To bring the conversation back to my opening statement, the Geocities Archive represents a potential moment for historians to take the lead in defining their role in our increasingly digitized culture.  The efforts to catalogue and produce meaning from this data should not come exclusively from historians but should instead be lead by them.  As noted with the Virginia history textbook, the issue is not protection of turf but instead to promote an instructive model for how research and use of digital sources should be implemented.  If the profession fails to take charge on establishing this role, then their relevance in the knowledge making of digital culture will slowly diminish and, perhaps, become seemingly irrelevant to a large amount of participants in that culture.  This means, increasingly, that historians need to come equipped not only with familiarity of these newly emerging digital archives, but also the programming knowhow to create tools allowing for mass participation in sorting their contents in a manageable, productive way.  

Of course, the practice of history will continue regardless of the status of professional historians, yet I truly believe that 'professional' historians can serve the larger efforts of 'citizen' historians by demonstrating proper models of research and attribution in our increasing digital culture.  The Geocities Archive is just one potential source-base, but one I feel could prove to be a valuable testing ground for the development of future techniques.

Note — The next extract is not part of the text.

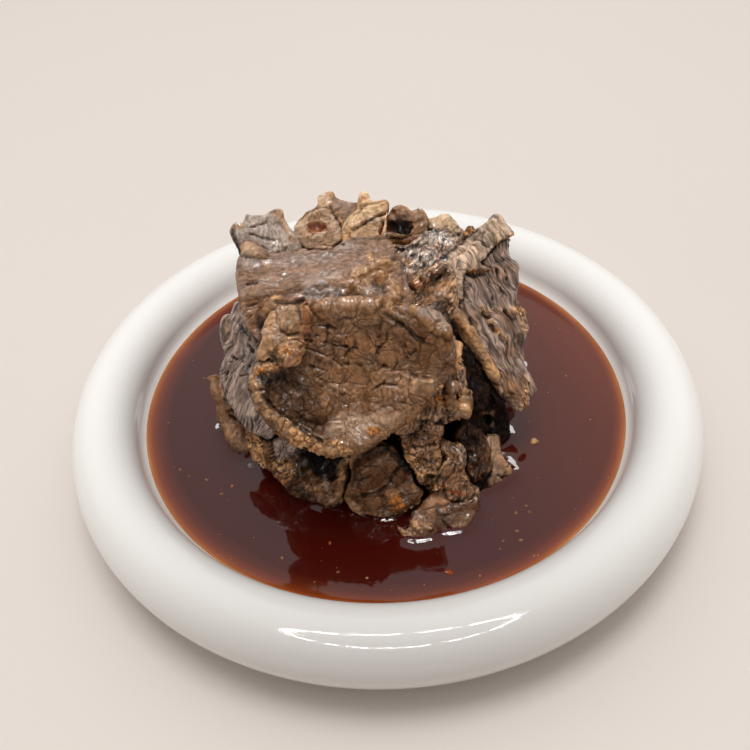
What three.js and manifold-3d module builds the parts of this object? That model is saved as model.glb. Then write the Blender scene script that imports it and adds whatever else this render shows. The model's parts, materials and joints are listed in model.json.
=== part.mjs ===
// Beef tapa: cooked slices of marinated beef heaped in dark soy sauce on a round white plate with a fat rolled rim.
// Millimetres, +Z up. The origin is on the table under the middle of the plate, and the front of the heap faces -Y.
import * as THREE from "three";
import { mergeVertices } from "three/addons/utils/BufferGeometryUtils.js";
import Module from "manifold-3d";

const wasm = await Module();
wasm.setup();

// Driving dimensions
const RIM_RADIUS = 81; // from the axis to the middle of the rolled rim
const RIM_WIDE = 9.2; // half width of the roll
const RIM_TALL = 9.4; // half height of the roll
const RIM_HEIGHT = 14.6; // height of the roll's middle
const FLOOR_HEIGHT = 7;
const FLOOR_RADIUS = 58;
const FOOT_OUTER = 54;
const FOOT_INNER = 48;
const FOOT_RECESS = 2.4;
const SAUCE_LEVEL = 12;
const SAUCE_RADIUS = 70;
const PLATE_SECTORS = 44;
const GAP = 0.4; // left between pieces that touch
const SMOOTHING = 0.18; // finest detail that a cut leaves on a slice
const CUP_SPAN = 20; // distance from a slice's middle at which its cup is measured

const radians = THREE.MathUtils.degToRad;
const white = "#ece9e3";
const sauceBrown = "#3d1410";
const beefBrown = "#6d5645";
const beefGrey = "#6f645c";
const beefDark = "#46372e";
const fatTan = "#a5814f";

// Closed geometry to a manifold solid, and back
function toSolid(geometry) {
  const bare = geometry.clone();
  bare.deleteAttribute("normal");
  bare.deleteAttribute("uv");
  const merged = mergeVertices(bare, 1e-4);
  return new wasm.Manifold(
    new wasm.Mesh({
      numProp: 3,
      vertProperties: merged.attributes.position.array,
      triVerts: new Uint32Array(merged.index.array),
    }),
  );
}

function toGeometry(solid) {
  const mesh = solid.getMesh();
  const geometry = new THREE.BufferGeometry();
  geometry.setAttribute("position", new THREE.BufferAttribute(mesh.vertProperties, 3));
  geometry.setIndex(new THREE.BufferAttribute(mesh.triVerts, 1));
  geometry.computeVertexNormals();
  return geometry;
}

// The main piece that is left after cuts, without scraps, sealed hollows or detail finer than a cook would see
function trimmed(solid, finest = SMOOTHING) {
  const largest = (parts) => parts.decompose().reduce((a, b) => (b.volume() > a.volume() ? b : a));
  return largest(largest(solid).simplify(finest));
}

function namedMesh(name, geometry, color, roughness) {
  const mesh = new THREE.Mesh(geometry, new THREE.MeshStandardMaterial({ color, roughness, metalness: 0 }));
  mesh.name = name;
  return mesh;
}

// A short arc of profile points about (r, z), from one angle to another in degrees
function arc(r, z, wide, tall, from, to, steps) {
  return Array.from({ length: steps + 1 }, (_, i) => {
    const angle = radians(from + ((to - from) * i) / steps);
    return new THREE.Vector2(r + wide * Math.cos(angle), z + tall * Math.sin(angle));
  });
}

// Height of the plate's upper face inside the rim: a flat floor, then a gentle slope up to the sauce's edge
function wellHeight(r) {
  const part = Math.max(0, (r - FLOOR_RADIUS) / (SAUCE_RADIUS - FLOOR_RADIUS));
  return FLOOR_HEIGHT + (SAUCE_LEVEL - FLOOR_HEIGHT) * part ** 1.7;
}

function wellPoints(radii, lift) {
  return radii.map((r) => new THREE.Vector2(r, wellHeight(r) + lift));
}

// Plate: a foot ring, the well and a fat rolled rim
function plateGeometry() {
  const profile = [
    new THREE.Vector2(0, FOOT_RECESS),
    new THREE.Vector2(FOOT_INNER - 2, FOOT_RECESS),
    new THREE.Vector2(FOOT_INNER, 0),
    new THREE.Vector2(FOOT_OUTER, 0),
    new THREE.Vector2(FOOT_OUTER + 2.5, 2.2),
    ...arc(RIM_RADIUS, RIM_HEIGHT, RIM_WIDE, RIM_TALL, -118, 170, 13),
    new THREE.Vector2(71.6, 14),
    ...wellPoints([SAUCE_RADIUS, 64, FLOOR_RADIUS, 0], 0),
  ];
  return new THREE.LatheGeometry(profile, PLATE_SECTORS).rotateX(Math.PI / 2);
}

// Sauce: a pool over the well up to its level, cut round the foot of the heap, which stands on the plate within it
function sauceGeometry(laid) {
  const shore = SAUCE_RADIUS - 1;
  const profile = [
    ...wellPoints([0, FLOOR_RADIUS, 64, shore], GAP),
    new THREE.Vector2(shore, SAUCE_LEVEL),
    new THREE.Vector2(0, SAUCE_LEVEL),
  ];
  const pool = toSolid(new THREE.LatheGeometry(profile, PLATE_SECTORS).rotateX(Math.PI / 2));
  const underHeap = toSolid(new THREE.CylinderGeometry(1, 1, 30, 24).rotateX(Math.PI / 2).scale(33, 30, 1).translate(-2.5, -1, 10));
  const cut = laid.reduce((rest, piece) => rest.subtract(piece), pool.subtract(underHeap));
  return toGeometry(trimmed(cut, SMOOTHING / 2));
}

// Smooth outline through a slice's reaches, which are spread evenly round it from its right-hand side
function reachAt(reach, angle) {
  const n = reach.length;
  const place = ((angle / (2 * Math.PI)) * n + n) % n;
  const i = Math.floor(place);
  const t = place - i;
  const [a, b, c, d] = [-1, 0, 1, 2].map((k) => reach[(i + k + n) % n]);
  return b + 0.5 * t * (c - a + t * (2 * a - 5 * b + 4 * c - d + t * (3 * (b - c) + d - a)));
}

// Slow uneven swell of a cooked surface, between about -1 and 1
function swell(u, v, seed) {
  const slow = Math.sin(0.31 * u + 1.7 * seed) * Math.cos(0.27 * v - 2.3 * seed);
  const middling = 0.6 * Math.sin(0.53 * v + 0.41 * u + 0.9 * seed);
  const quick = 0.4 * Math.cos(0.83 * u - 0.62 * v + 3.1 * seed);
  return (slow + middling + quick) / 1.6;
}

// Bends all that lies beyond a line across the slice: away from its outer face, or towards it where turn is negative
function bend(point, { towards, from, radius, turn }) {
  const side = Math.sign(turn);
  const x = Math.cos(radians(towards));
  const y = Math.sin(radians(towards));
  const beyond = point.x * x + point.y * y - from;
  if (beyond <= 0) return point;
  const whole = Math.abs(radians(turn));
  const angle = Math.min(beyond / radius, whole);
  const past = Math.max(beyond - radius * whole, 0);
  const out = radius + side * point.z;
  const along = out * Math.sin(angle) + past * Math.cos(angle) - beyond;
  const depth = out * Math.cos(angle) - past * Math.sin(angle) - radius;
  return new THREE.Vector3(point.x + along * x, point.y + along * y, side * depth);
}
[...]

(Authors Note: There is a post-script to this essay on analyzing one million syllabi collected online.)      


  1. A wonderful essay, and a very well-informed argument. I feel like almost every word could be applied to my field of journalism as well. Peer-production is forcing an amazing and little-understood shift, and we're seeing a collective realization within the profession that geeks are here to stay. There are now some really interesting hybrid identities like the "Hacks & Hackers" groups internationally.

    Your central call to action also applies to journalism:

    "If the profession fails to take charge on establishing this role, then their relevance in the knowledge making of digital culture will slowly diminish and, perhaps, become seemingly irrelevant to a large amount of participants in that culture."

    That's sort of the threatening way to say it. To frame this as good news: this could really be the dawn of an amazing new era for journalism, because so many more people now believe that sorting through information for the public good is a worthwhile thing to do.

  2. Thanks for the compliments on the post! The more I read about the emerging digital culture, the more I realize it has the potential to reshape a lot of our conceptions, especially in knowledge production and certification.

    I admit, looking at my quoted section above, that my sentiment was a bit venomous. I agree with your rephrasing and have some of that feeling in my post on the Digital Humanities. You are right on about how this is a little-understood shift and how more people are coming around to see the benefit of using their time towards peer produced projects. I see exciting potential for my own field in History, but this force will no doubt have impact on many other fields.